1. A method for fabricating a semiconductor device comprising:

forming an oxide film on a silicon carbide substrate;

forming a gate electrode layer on the oxide film thereafter to pattern the gate electrode layer so as to form a gate electrode, comprising: and

performing a thermal treatment to the gate electrode layer or the gate electrode in a mixed gas atmosphere of an oxidized gas and an inert gas.

2. The method for fabricating a semiconductor device according to claim 1, wherein

the mixed gas contains the oxidized gas of not less than 5 volume % and not more than 50 volume %.

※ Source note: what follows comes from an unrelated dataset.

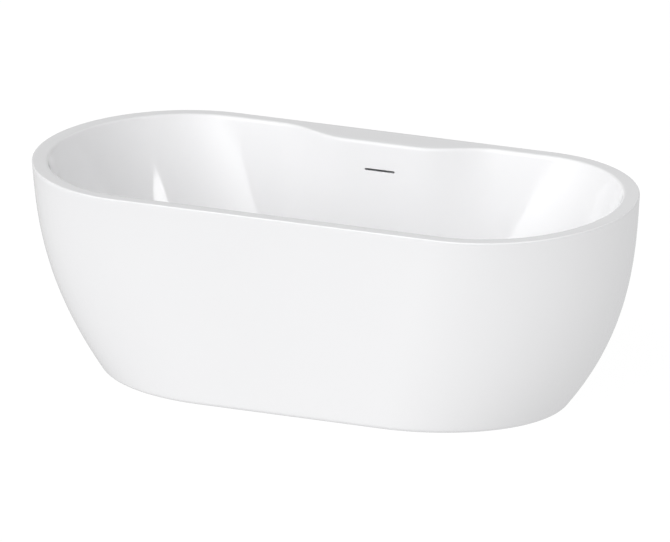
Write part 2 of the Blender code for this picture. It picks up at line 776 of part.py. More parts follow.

3. The method for fabricating a semiconductor device according to claim 1, wherein

the oxidized gas is selected from a group consisting of O₂, N₂O, NO₂, and H₂O.

4. The method for fabricating a semiconductor device according to claim 1, wherein

the inert gas is Ar and/or N₂.

5. The method for fabricating a semiconductor device according to claim 1, wherein

the thermal treatment in the mixed gas is performed at a temperature of not less than 750° C. and not more than 900° C.

6. The method for fabricating a semiconductor device according to claim 1, wherein

the silicon carbide substrate is thermally oxidized so as to form the oxide film.

7. The method for fabricating a semiconductor device according to claim 1, wherein

the oxide film is formed by a chemical vapor deposition method at a temperature of not less than 500° C. and not more than 900° C.

8. The method for fabricating a semiconductor device according to claim 7, wherein

an amorphous silicon layer is formed before the formation of the oxide film to be thermally oxidized so as to form the oxide film.

9. The method for fabricating a semiconductor device according to claim 7, wherein

the oxide film is formed in a mixed gas atmosphere of tetraethoxysilane (TEOS) and oxygen.

10. The method for fabricating a semiconductor device according to claim 1, wherein

the silicon carbide substrate is a cubic silicon carbide substrate.